Más allá de su tema superficial -la crónica del racismo latente en un microcosmos cerrado-, la potencia de la obra radica en ese desplazamiento de la empatía del espectador, que descubre la pasión y los sentimientos de Pere Màrtir (nunca un nombre fue más premonitorio) al mismo tiempo que el propio personaje: su tragedia es mucho más terrible, porque Ágata sufre, sin comprender,ignorante del complot, y Pere Màrtir sufre comprendiendo, con plena conciencia de sus actos.

Dos. Tan notable es el hallazgo y tan conmovedor el segundo drama que La filla del mar constituye un verdadero bombón envenenado para cualquier actriz protagonista. La última vez que se montó la función -en el 1992, dirigida por Sergi Belbel-, Ágata era la estupenda Anna Güell, pero el espectáculo fue la rampa de lanzamiento de Pere Arquillué. En el actual montaje de Josep Maria Mestres no sucede lo mismo pero casi: Helena Fortuny (Ágata), que hasta ahora sólo había hecho pequeños papeles, se revela como una actriz a tener muy en cuenta; todavía algo carente de presencia escénica, pero supliendo su falta con una interpretación poderosa y entregadísima, mientras que el rol de Pere Màrtir supone la consagración de Joan Carreras, uno de los actores jóvenes más versátiles de Cataluña. A los que aplaudieron su furioso Aaron de Titus Andrònic les costará reconocerle aquí haciendo gala de una vulnerabilidad extrema, muy en la línea del primer Christopher Walken. Del amplio reparto hay que destacar a Marta Marco (una Mariona más maggiorata que nunca), a la sulfúrica Rosa Vila, a la que no veíamos desde La casa de Bernarda Alba, convirtiendo a Catarina en un feroz Yago con faldas, y al sobrio y humanísimo Baltasar de Jaume Bernet. Josep Maria Mestres ha ambientado la acción en la posguerra, jugando a un cierto neorrealismo que choca con la tendencia al cromo de alguna escena, como una procesión marinera perfectamente prescindible, pero guiando con mano muy firme las riendas de la emoción.

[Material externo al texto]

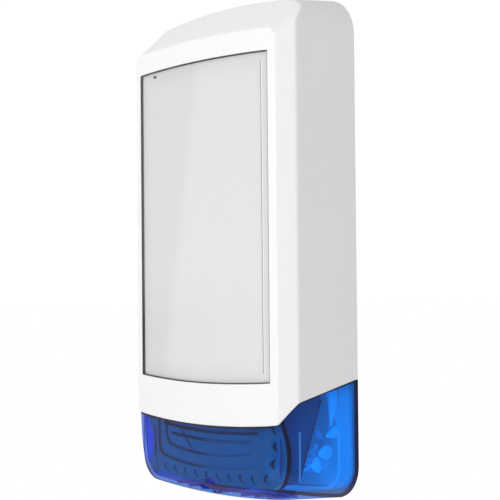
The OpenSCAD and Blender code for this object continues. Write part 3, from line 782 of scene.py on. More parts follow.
def outline_point(part, f, side, arc_r, arc_z, corner_r, z_start):
    """A point of the outline seen from the front. The arc is over the body if its centre is low."""
    up = 1 if arc_z < 0 else -1
    cx = side - corner_r
    reach = arc_r - corner_r
    cz = arc_z + up * math.sqrt(reach ** 2 - cx ** 2)
    lean = math.acos(cx / reach)
    if part == "side":
        return side, lerp(z_start, cz, f)
    if part == "corner":
        angle = lean * f
        return cx + corner_r * math.cos(angle), cz + up * corner_r * math.sin(angle)
    angle = lerp(lean, math.pi / 2, f)
    return arc_r * math.cos(angle), arc_z + up * arc_r * math.sin(angle)


class Shape:
    """What both parts of the body share: an arc and corners whose radii shrink with depth."""

    @classmethod
    def arc_r(cls, depth):
        return cls.wall_arc_r - cls.draft * depth

    @staticmethod
    def rim_depth(z):
        """Depth of the edge beside the wall at a height."""
        return RIM_GAP

    @classmethod
    def side_point(cls, part, f, depth, t):
        """A point of the side faces at a depth, moved in by t, as x and z."""
        corner_r = cls.wall_corner_r - SIDE_DRAFT * depth
        side = RIM_X - SIDE_DRAFT * depth
        return outline_point(part, f, side - t, cls.arc_r(depth) - t, cls.arc_z, corner_r - t,
                             split_z(depth) + cls.gap)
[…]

La gran dificultad de cualquier puesta en escena de La filla del mar es que, para entendernos, ha de arrancar en la línea del Renoir de Toni y culminar como Ruby Gentry, de Vidor, sin perder en ningún momento la toma de tierra ni perderse por vericuetos simbólicos. La principal baza del espectáculo es la sensualidad a flor de piel, la química entre los protagonistas, que eleva el voltaje de su pasión fatal en un crescendo perfecto, para rematar la función con un estallido de amor y muerte (un asesinato y un suicidio) que, pese a su desmesura, se producen ante nuestros ojos con la precisión irremediable de un teorema.